As we climbed the stairs to his office off one of the crowded market streets of Peshawar in June, I could hear the news reports coming in of two Pakistani Taliban leaders who had been killed. He was glued to the radio and held up a hand for quiet as he listened.
As we learned, a TNSM leader, Mohammed Alam, who Yusufzai had arranged for me to speak with the last time I had visited, had just been killed in an ambush in Islamabad. Two other militant Islamists, whom he had helped me interview the last time I was here, had also been killed in the two years since I’d seen him. Even the hotels where I typically stayed were bombed. The Marriott in Islamabad was struck earlier this year and the Pearl Continental in Peshawar was bombed while I was in the country. Thankfully, I had taken the advice of correspondents on the ground not to spend the night in Peshawar.
“Yes, a lot has happened since you were last here. A lot of the people you reported on are dead now,” he informed me.
“But welcome. Good to see you,” he added, cheerfully.
Yusufzai is widely credited with writing the first story on the Taliban and obtaining one of the only interviews ever given by Mullah Omar. He also interviewed Osama bin Laden.
Yusufzai said he is watching the refugee camps fill up again and he is reminded of that time 15 years ago when the Taliban drew on the young students from the madrassas in the camps as its fighters.

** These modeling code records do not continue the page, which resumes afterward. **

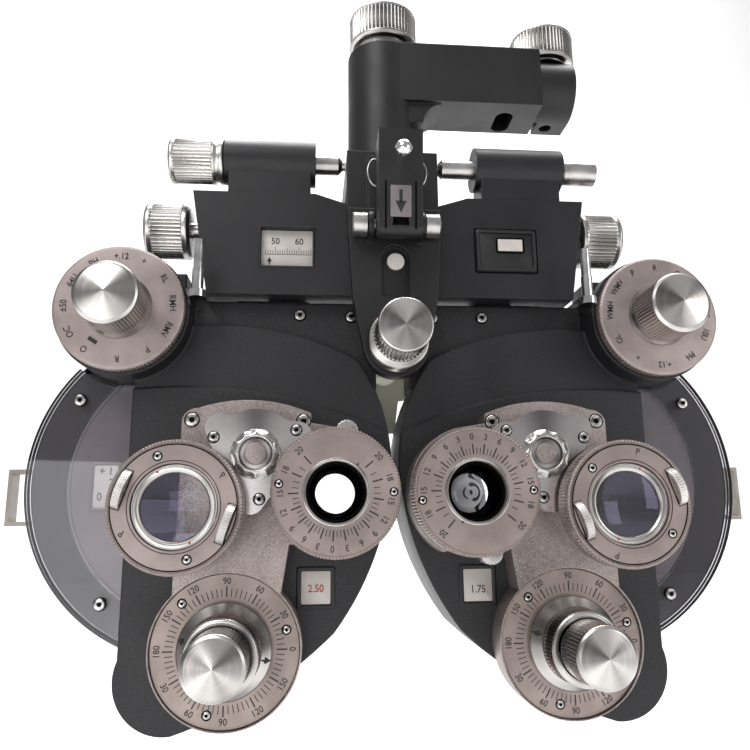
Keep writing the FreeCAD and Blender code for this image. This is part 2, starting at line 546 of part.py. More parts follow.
def makeRearShell():
    # Rear casting with the axle of the large discs and the patient's eye tube.
    body = plate("rearPlate", lowerEdge + browEdge, "castBack", "rearBack")
    disc = rodY("rearDisc", "coverRadius", "castBack", "rearBack", "discX", "discZ")
    tube = rodY("eyeTube", "eyeTube", "rearBack - 1", "eyeTubeEnd", "sightX", "sightZ")
    axle = rodY("discAxle", "6", "41.6", "rearBack", "discX", "discZ")
    room = rodY("auxRoom", "65.6", "castBack", "castBack + 5", "discX", "discZ")
    sight = rodY("sightRear", "sightRadius", "castBack", "eyeTubeEnd", "sightX", "sightZ")
    finish("right_rear_shell", fuse("rearWithAxle", cut("rearBored", fuse("rearCasting", body, disc, tube),
                                                        room, sight), axle))


def makeClearCover():
    # Clear tray over the temple part of the sphere wheel.
    side = block("coverSide", ("edgeX + 0.1", "discX + 75"), ("coverFront", "shelfFront"), ("-78", "40"))
    shell = common("coverBlank", rodY("coverDisc", "coverRadius", "coverFront", "shelfFront",
                                      "discX", "discZ"),
                   side)
    inner = common("coverRoom", rodY("coverRoomDisc", "coverRadius - 1.8", "coverFront + coverWall",
                                     "shelfFront", "discX", "discZ"),
                   block("coverRoomSide", ("edgeX + 1.6", "discX + 75"),
                         ("coverFront + coverWall", "shelfFront"),
                         ("-78", "40")))
    drumGap = rodY("coverDrumGap", "auxDrum + 2", "coverFront", "shelfFront", "auxX", "auxZ")
    finish("right_clear_cover", cut("coverCut", shell, inner, drumGap))


def makeFacePlate():
    # Sand-textured plate that carries the turret and the cylinder dial.
    blank = plate("faceBlank", [
        ("83.7", "-50", 0), ("82.9", "14.3", "6"), ("77", "18.6", "59.4"), ("34.1", "16.8", 0),
        ("33.8", "12.9", 0), ("22", "11", "26"), ("16", "-36", 0), ("41.8", "-32.5", 0),
        ("44.6", "-50", "27.5"), ("64.2", "-96.9", "27.5")], "faceFront", "bulgeFront")
    seat = rodY("cylSeat", "cylDial + 0.3", "faceFront", "cylDialBack", "cylX", "cylZ")
    sight = rodY("sightFace", "prismOpening", "faceFront", "bulgeFront", "sightX", "sightZ")
    hub = rodY("hubFaceBore", "hubShaft + runGap", "faceFront", "bulgeFront", "hubX", "0")
    sleeve = rodY("cylFaceBore", "6 + runGap", "cylDialBack", "bulgeFront", "cylX", "cylZ")
    finish("right_face_plate", cut("faceCut", blank, seat, sight, hub, sleeve))


def makeCylinderControls():
    dial = rodY("cylDialPlate", "cylDial", "cylDialFront", "cylDialBack", "cylX", "cylZ")
    bore = rodY("cylDialBore", "6 + runGap", "cylDialFront", "cylDialBack", "cylX", "cylZ")
    finish("right_cyl_dial", cut("cylDialBored", dial, bore))
    flange = knobY("axisFlange", "cylFlange", "10", "cylDialFront - 0.4", "cylX", "cylZ", "0.9")
    taper = taperY("axisTaper", "cylRing", "cylFlange - 1.2", "7", "10", "cylX", "cylZ")
    ring = knobY("axisRing", "cylRing", "-3", "7", "cylX", "cylZ", "0.6")
    sleeve = rodY("axisSleeve", "6", "cylDialFront - 0.4", "27", "cylX", "cylZ")
    through = rodY("axisBore", "auxShaft + runGap", "-3", "27", "cylX", "cylZ")
    finish("right_cyl_axis_knob", cut("axisKnob", fuse("axisBlank", flange, taper, ring, sleeve), through))
    grip = knobY("powerGrip", "powerKnob", "powerFace", "-3.4", "cylX", "cylZ", "0.6")
    shaft = rodY("powerShaft", "auxShaft", "-3.4", "30", "cylX", "cylZ")
    finish("right_cyl_power_knob", fuse("powerKnobTurned", grip, shaft))
    finish("right_cylinder_disc", lensDisc("cylinderDisc", "cylDiscX", "cylDiscZ", "31", "34",
                                            "cylDiscRadius",
                                           "auxShaft + runGap", "8.5", "8"))


def makeSphereDiscs():
    finish("right_sphere_wheel", lensDisc("sphereWheel", "discX", "discZ", "42", "48.5", "wheelRadius",
                                          "6 + runGap", "sightRadius", "12"))
    finish("right_aux_lens_disc", lensDisc("auxLensDisc", "discX", "discZ", "50.9", "53.9", "64.6",
                                           "6 + runGap", "sightRadius", "12"))


def makeAuxDial():
    dial = knobY("auxDialDisc", "auxDial", "auxDialFront", "auxDialFront + 5.2", "auxX", "auxZ", "0.5")
    grip = knobY("auxGrip", "auxKnob", "auxFace", "auxDialFront - 1.4", "auxX", "auxZ", "0.6")
    foot = taperY("auxFoot", "auxKnob - 0.6", "auxKnob + 1", "auxDialFront - 1.4", "auxDialFront",
                  "auxX", "auxZ")
    shaft = rodY("auxShaftRod", "auxShaft", "auxDialFront + 5.2", "34", "auxX", "auxZ")
    finish("right_aux_dial", fuse("auxTurned", dial, grip, foot, shaft))


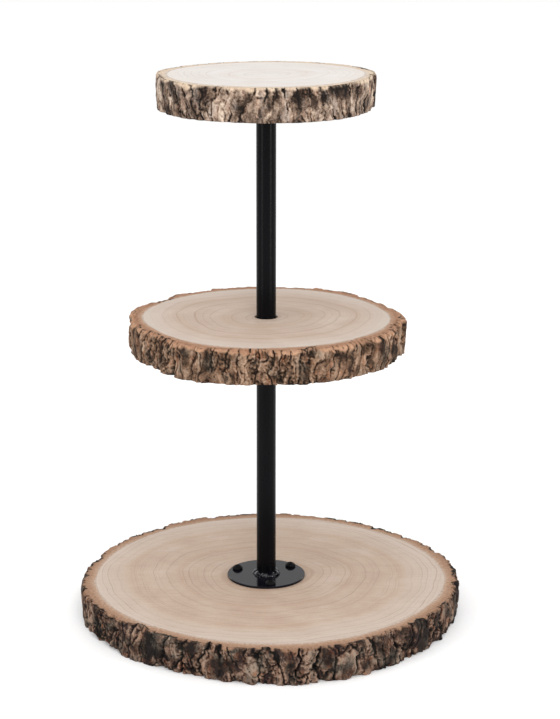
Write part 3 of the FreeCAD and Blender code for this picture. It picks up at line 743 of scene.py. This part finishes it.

“It is a familiar story. When I look at these IDP camps, I say OK, we had these camps for Afghan refugees and they became the nurseries for the Taliban. Some of them also joined Al Qaeda. So maybe it is being repeated. What will the despair and the anger of these camps create? We don’t know yet, but it will create something and I fear it will not be good,” said Yusufzai.
Yusufzai said there is one profound shift in Pakistan that has come in recent months. It is a growing resistance to the Taliban in Pakistan among the religious right and military establishment, which had long supported them. The military has wide popular support behind this offensive on the Taliban, he said.
“It’s very different. That is a big tide change, this time. For the first time, the Pakistani people in large numbers is supporting the military operation. So I think that is going to be something that is very effective.”
It is an optimistic assessment. Goher Zaman, a former high ranking military and intelligence official who served as the chief of the bureau that oversaw the tribal belt, was more pessimistic.
I visited him in his home lined with the gun collection of antique field rifles dating back to the British empire’s ill-fated adventure in Central Asia during what came to be known as The Great Game with the world’s powers vying for control of Afghanistan.
Zaman, who retired but has a consultancy company with several large multinational corporations with interests in the region and who says he has also “worked closely” with the CIA, said he fears America’s mission will creep further into Pakistan than it already has with its missile attacks from unmanned drones.
“Our problems will get worse because I can see America not sticking to Afghanistan, but going into the tribal areas here which will make things much worse for the Americans and for us. Expanding the theater of war will be dangerous,” he said.
“I fear Pakistan will become a theater like Cambodia was in the Vietnam war,” he said, “and we know how that ended.”